A: As requested in comments:
There is a connection in the sense that Isaac Newton regarded both musical harmony and optical physics as branches of mathematics (Kepler did the same with harmony and astronomy, and this kind of thing was not original to them), and deliberately chose 7 rainbow colours to match the common Western scale, despite his poor eyesight initially only spotting 5 colours; he later added orange and indigo
Wikipedia's article on the rainbow says

Newton chose to divide the visible spectrum into seven colours out of a belief derived from the beliefs of the ancient Greek sophists, who thought there was a connection between the colours, the musical notes, the known objects in the Solar System, and the days of the week.

and includes a reference to a 2004 article by Niels Hutchison, MUSIC FOR MEASURE, On the 300th Anniversary of Newton's "Opticks"
A: Around 1665, when Isaac Newton first passed white light through a prism and watched it fan out into a rainbow, he identified seven constituent colors—red, orange, yellow, green, blue, indigo, and violet—not necessarily because that’s how many hues he saw, but because he thought that the colors of the rainbow were analogous to the notes of the musical scale.
Naming seven colors to correspond to seven notes is “a kind of very strange and interesting thing for him to have done,” says Peter Pesic, physicist, pianist, and author of the 2014 book Music and the Making of Modern Science. “It has no justification in experiment exactly; it just represents something that he’s imposing upon the color spectrum by analogy with music.”
Of his rainbow experiment Newton wrote that he had projected white light through a prism onto a wall and had a friend mark the boundaries between the colors, which Newton then named. In his diagrams, which showed how colors corresponded to notes, Newton introduced two colors—orange and indigo—corresponding to half steps in the octatonic scale. Whether Newton’s friend delineated indigo and orange on the wall or whether Newton added those colors to his diagrams in order to better fit his analogy is unclear, Pesic says. In any case, Newton’s inclusion of those two colors had lasting consequences, Pesic wrote in his book: “For those who came after, Newton’s musical analogy is the source of the widely held opinion that orange and indigo are actually intrinsic in the spectrum, despite the great difficulty (if not impossibility) of distinguishing indigo from blue, or orange from yellow, in spectra.”

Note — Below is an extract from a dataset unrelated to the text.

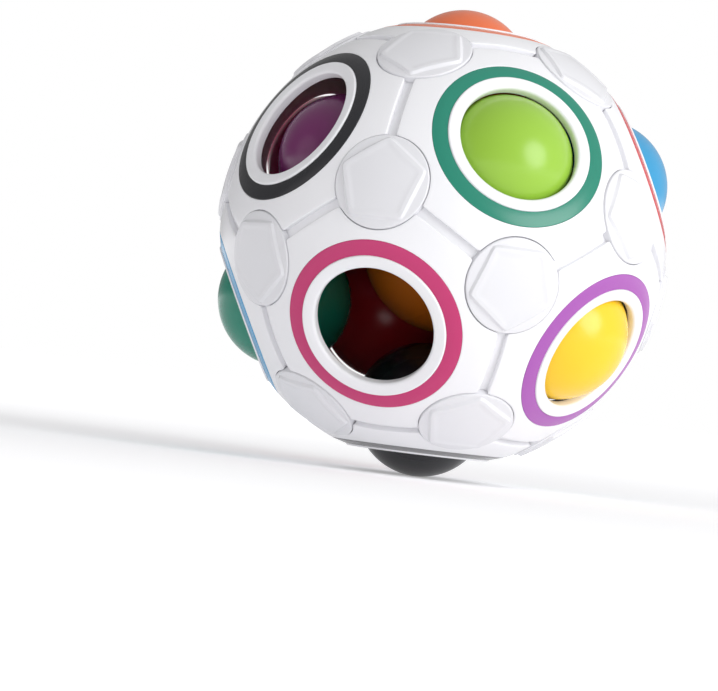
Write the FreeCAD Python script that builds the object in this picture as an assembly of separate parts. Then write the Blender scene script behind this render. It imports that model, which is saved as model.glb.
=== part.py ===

Newton persisted with his color theory despite later data he had collected suggesting it was incorrect. When studying what are now called Newton’s rings—as seen, for example, in the rainbow of color in oily puddles—he noted that, according to the relationship between radii of colored rings, the range from red to violet was equivalent not to an octave but to something more like a major sixth. According to Pesic, rather than changing his theory to match the data, Newton came up with an erroneous explanation of how a major sixth was equivalent to an octave.
But as both musicians and physicists know, the two are not equivalent. In physics terminology, an octave is the frequency range from x to 2x, and that premise holds true for musical octaves. If light behaved like music, then photon frequencies of the spectrum would also range from x to 2x, and their wavelengths, inversely proportional to their frequencies, would too. Instead, the wavelengths of visible light range from 400 to 700 nanometers, which, if translated to sound waves, would be approximately equivalent to a major sixth, Pesic says.
Although Newton’s color-music analogy falls apart, his prism experiments showed that white light is actually a mix of different-colored lights, and this work was “a crucial step toward understanding the nature of light more deeply,” Pesic says. And even if you can’t make out indigo in the rainbow, you probably know ROY-G-BIV, which Pesic calls “a conventional expression of (and homage to) Newton’s choice [to name seven colors in analogy to music]—even though almost everyone has forgotten or did not know the odd story of its origin.”